Slashdot Mirror


Microsoft vs. Burst.com

rocketjam writes "Robert X. Cringley has an interesting story on one of Microsoft's many little-known legal cases. Burst.com is suing Microsoft, claiming MS negotiated in bad faith for over a year before stealing Burst's patented technology for increasing the efficiency of video and audio streaming. After Microsoft submitted all emails associated with the their dealings with Burst to the court, Burst's lawyers discovered a 35-week gap of missing mail during a critical portion of the negotiations. When the judge learned the Sun vs.
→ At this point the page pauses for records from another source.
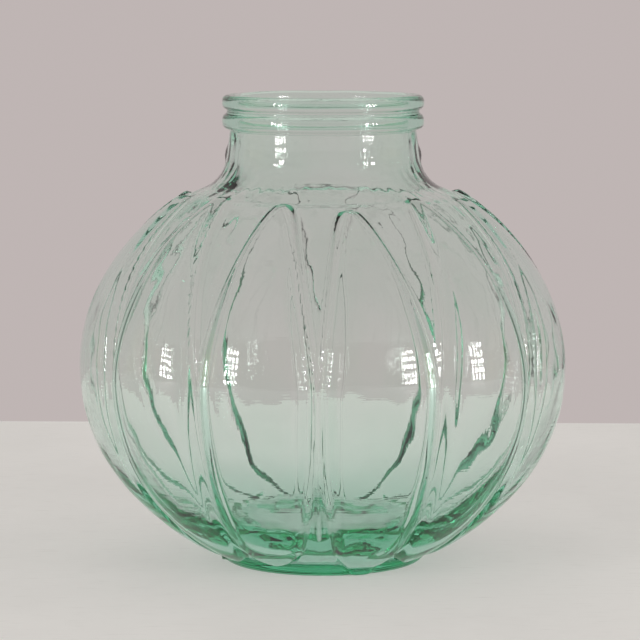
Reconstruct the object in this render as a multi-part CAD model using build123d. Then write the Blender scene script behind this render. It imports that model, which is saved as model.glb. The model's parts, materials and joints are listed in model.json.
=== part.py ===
"""Lobed glass carboy, moulded in one piece: a round body of twelve upright lobes on a thick
foot, a smooth shoulder, and a short wide neck with two beads. Millimetres, +Z up, with the
origin at the centre of the base, on the surface that the carboy stands on."""

from build123d import *
import os

# Body: the smooth core and the crests of the lobes follow two ellipses about one centre.
BELLY_HEIGHT = 98.8
CORE_RADIUS = 113.5
CORE_HALF_HEIGHT = 104.4
CREST_RADIUS = 122.4
CREST_HALF_HEIGHT = 102.9
LOBE_COUNT = 12
LOBE_AXIS_RADIUS = 71.0
LOBE_TIP_REACH = 82.2

# Thickness of the glass. It grows below the belly, because the inside is less deep there than
# the outside, and the inside's floor cuts it off flat.
WALL = 2.8
INSIDE_DEPTH = 94.0
INSIDE_LOBE_END_REACH = 75.0
BASE_THICKNESS = 12.0

# Foot: a low thick disc, with a flat bearing ring round a shallow push-up underneath.
FOOT_RADIUS = 51.0
PUSH_UP_RADIUS = 38.0
PUSH_UP_RISE = 3.0

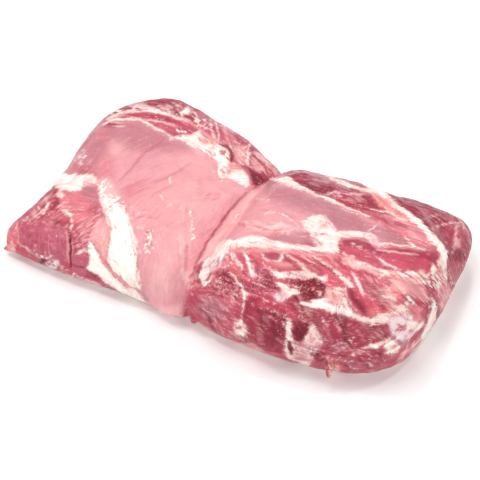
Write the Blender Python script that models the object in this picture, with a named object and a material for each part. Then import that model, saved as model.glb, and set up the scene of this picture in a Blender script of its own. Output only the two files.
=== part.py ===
"""A raw boneless pork loin, lying on its fat side with the rib side up.

The loin is one piece of meat. A deep cross crease parts a broad flat lobe on the left from a
thick rounded lobe on the right. Its length runs along X, its width along Y with the front at
-Y, and it rests on a flat underside at Z = 0. All sizes are in metres.
"""

import math

import bmesh
import bpy
import numpy as np
from mathutils import Matrix, Vector, kdtree, noise

# Ends of the loin seen from above, as (y, x) points that a smooth curve joins.
LEFT_EDGE = (
    (-0.095, -0.165),
    (-0.078, -0.171),
    (-0.055, -0.166),
    (-0.020, -0.160),
    (0.020, -0.165),
    (0.060, -0.165),
    (0.095, -0.159),
)
RIGHT_EDGE = (
    (-0.095, 0.146),
    (-0.070, 0.150),
    (-0.040, 0.155),
    (0.000, 0.158),
    (0.050, 0.157),
    (0.095, 0.160),
)
HALF_WIDTH = 0.095

# Edges of the loin seen from above, as (x, y) points that a smooth curve joins.
FRONT_EDGE = (
    (-0.165, -0.097),
    (-0.110, -0.096),
    (-0.075, -0.094),
    (-0.045, -0.093),
    (-0.022, -0.098),
    (-0.006, -0.092),
    (0.014, -0.098),
    (0.060, -0.099),
    (0.105, -0.0965),
    (0.163, -0.094),
)
BACK_EDGE = (
    (-0.162, 0.101),
    (-0.125, 0.104),
    (-0.100, 0.098),
    (-0.072, 0.089),
    (-0.045, 0.081),
    (-0.020, 0.068),
    (-0.002, 0.058),
    (0.015, 0.059),
    (0.040, 0.0615),
    (0.080, 0.069),
    (0.120, 0.080),
    (0.163, 0.086),
)

# How far each corner of the plan is drawn in, as a share of the half length and half width.
CORNER_FRONT_LEFT = 0.040
CORNER_FRONT_RIGHT = 0.130
CORNER_BACK_LEFT = 0.150
CORNER_BACK_RIGHT = 0.110
CORNER_POWER = 6

# The rounded sides: how far each reaches inwards before the top surface takes over.
FRONT_ROUND = ((-0.162, 0.022), (-0.090, 0.028), (-0.020, 0.036), (0.020, 0.044), (0.163, 0.044))
BACK_ROUND = ((-0.162, 0.026), (-0.100, 0.036), (-0.020, 0.034), (0.020, 0.040), (0.163, 0.026))
LEFT_ROUND = 0.028
RIGHT_ROUND = 0.034

# Height of the widest line of the side, the rim, along the front and along the back.
FRONT_RIM = ((-0.162, 0.011), (-0.090, 0.012), (-0.020, 0.015), (0.020, 0.021), (0.163, 0.023))
BACK_RIM = ((-0.162, 0.016), (-0.090, 0.017), (-0.010, 0.018), (0.030, 0.024), (0.163, 0.022))
RIM_BLEND = 0.090
UNDERCUT = 0.011
SPINE_HALF = 0.085

# Top of the left lobe, a slab that thins towards the left end and the front left corner.
LEFT_TOP = 0.043
LEFT_END_DROP = 0.011
LEFT_END_REACH = 0.085
FRONT_LEFT_DROP = 0.010
FRONT_LEFT_START = 0.020
FRONT_LEFT_REACH = 0.100

# Top of the right lobe, a dome with its crown near the crease.
RIGHT_TOP = 0.067
CROWN = (0.052, -0.022)
CROWN_FALL = (0.55, 1.60)

# Long shallow waves over the lobes: (height, radians a metre along x, the same along y).
LEFT_WAVES = ((0.0012, 70, 25), (0.0010, -30, 95))
RIGHT_WAVES = ((0.0010, 60, 50),)

# The crease between the lobes: its line, and the shoulder of the right lobe behind it.
CREASE_X = -0.005
CREASE_LEAN_BACK = 0.045
CREASE_LEAN_FRONT = 0.022
CREASE_FRONT_START = -0.050
CREASE_DIP = 0.006
CREASE_DIP_REACH = 0.009
SHOULDER_REACH = 0.025

# The edge where the top lobe ends on the right, with the dark lower muscle beyond it.
SHELF_EDGE = (
    (0.055, 0.055),
    (0.072, 0.044),
    (0.096, 0.042),
    (0.115, 0.035),
    (0.131, 0.024),
    (0.143, 0.010),
    (0.148, -0.010),
    (0.151, -0.030),
    (0.154, -0.060),
)
SHELF_STEP = 0.008
SHELF_STEP_REACH = 0.012
SHELF_FALL = 0.004
SHELF_FALL_REACH = 0.030

# Grid of the top surface, and the rows that turn the sides over.
COLUMNS = 86
ROWS = 51
FRONT_ROWS = 14
BACK_ROWS = 9
END_COLUMNS = 7
UNDER_RINGS = 3

# Relief of the left lobe: (how far it stands out, half width, points along it), all in mm.
# A point is a place in plan, or a place in plan and its height.
LEFT_RELIEF = {
    "fat slab": (1.8, 9, ((-113, -27), (-100, -42), (-86, -57), (-72, -76), (-60, -88))),
    "slab edge": (-1.3, 4.2, ((-116, -34), (-107, -46), (-95, -57), (-85, -68), (-78, -82))),
    "corner fat band": (1.2, 6, ((-158, -20), (-140, -27), (-122, -25))),
    "second fat strip": (1, 5, ((-91, -83), (-78, -90), (-58, -93))),
    "rib muscle patch": (1.3, 10, ((-132, -42), (-112, -48))),
    "corner fold": (-1.4, 4.2, ((-137, -51), (-131, -53), (-119, -62), (-114, -73))),
    "slit": (-2.3, 4.2, ((-114, -74), (-108, -84), (-104, -91))),
    "corner muscle": (1.5, 14, ((-148, -70), (-126, -78))),
    "fascia": (1, 4.2, ((-146, 46), (-131, 50), (-114, 45), (-83, 39), (-64, 36), (-35, 19))),
    "fascia step": (-1.3, 5, ((-118, 53), (-95, 48), (-72, 45), (-60, 41))),
    "outer lens": (1.6, 6, ((-138, 59), (-119, 61), (-92, 56), (-78, 52))),
    "long groove": (-1, 4.2, ((-103, -18), (-102, -5), (-102, 9), (-99, 21), (-94, 34))),
    "middle groove": (-0.9, 4.2, ((-95, -27), (-89, -21), (-78, -8), (-68, 0), (-62, 16))),
    "short groove": (-0.7, 4.2, ((-87, -31), (-83, -23), (-77, -19))),
    "crease fat": (1.4, 6, ((-68, 45), (-51, 44), (-38, 32), (-25, 29), (-14, 22))),
    "crescent": (-1.6, 4.2, ((-54, 51), (-45, 50), (-37, 40))),
    "muscle swell": (1.2, 22, ((-80, 10), (-45, -30), (-25, -65))),
    "back strands": (1, 4.2, ((-70, 70), (-45, 58), (-22, 44))),
    "back furrow": (-1.2, 4.2, ((-85, 78), (-55, 68), (-28, 52))),
}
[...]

Microsoft antitrust case had revealed that MS keeps backups of all emails on over 100,000 tapes stored offsite, he ordered them to come up with the missing messages."

1 of 410 comments (clear)

  1. what amazes me most by b17bmbr · · Score: 1, Flamebait

    is the way micrisoft behaves, and yet people and especially businesses continue to basically sell themselves to the bishop of redmond. okay, i can see people, walking into best buy, comp usa, even go to dell.com and by a "pc". many just don't think about an OS. however, i cannot fathom how businesses will continue to so slovenly follow and buy into whatever microsoft puts out. if any other supplier or partner acted even remotely similarly, then nobody would do business with them. i don't get it. i understand schools from personal experience. they throw freebies and such to the schools. for instance, in my master's in ed program, we can get office pro for $20. for mac or windows. and most schoot IT people are not too bright or talented, else they'd have more lucrative employment. but businesses are another deal. why do they follow them still. it can't be because there are no other options. ( i personally think "piracy" had alot to do with it. but that's another thread.)

    <rhetorical question>is managment really that stupid or shortsighted?</rhetorical question>

    --
    My problem? I was perfectly gruntled, until some numbnuts came by and dissed me.